Não por outra razão, compreendeu-se que não existiria, neste caso, eficiência econômica capaz de demonstrar a licitude da prática. Não teria sido possível observar, nenhuma outra preocupação nas discussões de preço entre fornecedores e distribuidores “que não a pura e simples distorção da livre-concorrência”. Não existiria, por exemplo, qualquer preocupação com a qualidade do serviço ou a tutela da marca da distribuidora, mas apenas a expressa intenção de se “acompanhar os preços do mercado”, evitando-se qualquer redução desse patamar.

Como se pode observar, a jurisprudência deste tema pelo CADE ainda está em construção: as razões para condenação e arquivamento nos casos já analisados pelo CADE foram distintas e casuísticas, ora contando com a análise a partir da teoria dos efeitos, ora a partir da teoria da ilicitude pelo objeto.

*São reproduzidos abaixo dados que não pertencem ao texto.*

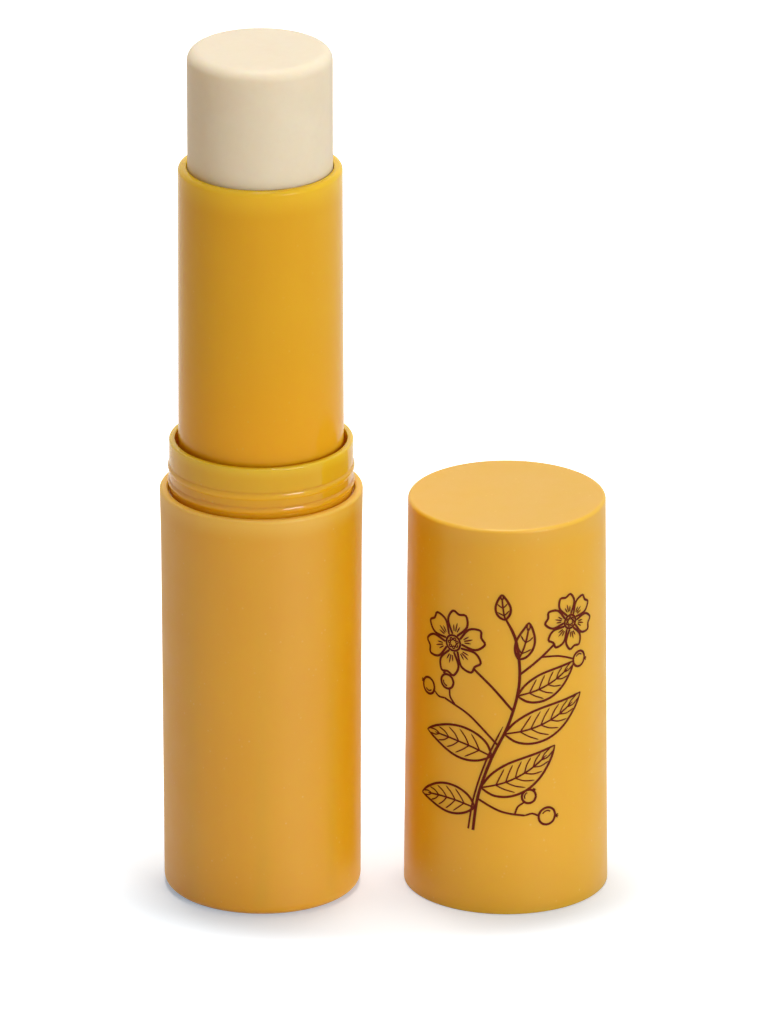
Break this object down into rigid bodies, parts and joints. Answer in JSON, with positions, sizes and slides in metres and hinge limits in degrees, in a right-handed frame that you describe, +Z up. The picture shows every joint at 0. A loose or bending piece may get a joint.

É difícil, portanto, avaliar e prever como a presunção da ilicitude da conduta será analisada pelo Tribunal em novos casos envolvendo a fixação de preço de revenda. De todo modo, é possível afirmar que as práticas de fixação de preço de revenda, em todos os casos de condenação, contaram com métodos impositivos de alguma coação por parte dos fornecedores aos revendedores: a mera sugestão de tabelamento ou a sugestão de preço máximo de revenda não tem sido considerada suficiente para configurar a conduta como um ilícito do ponto de vista concorrencial.

 

 

¹Apenas em 2017, o CADE celebrou cinco TCCs com outros investigados no suposto cartel de combustíveis. As prestações pecuniárias estipuladas, somadas, chegam a cerca de R$ 12 milhões. Foram firmados acordos com Sindicados e Postos de Gasolina, tais como: Sindicato do Comércio Varejista de Derivados de Petróleo do Estado de Minas Gerais (Minaspetro), Organizações Novo Belvedere, CCA Comercial de Combustíveis Automotivos, Posto Mangabeiras, Posto Aeroporto, Posto Buritis, Posto Parada Obrigatória, Posto de Combustível Lubrimil Ltda, Posto Aeroporto, Posto Grajaú Ltda., Posto Mustang Ltda., Posto Ouro Fino Ltda., Posto Ponte Nova e Posto Trovão, além de cinco pessoas físicas.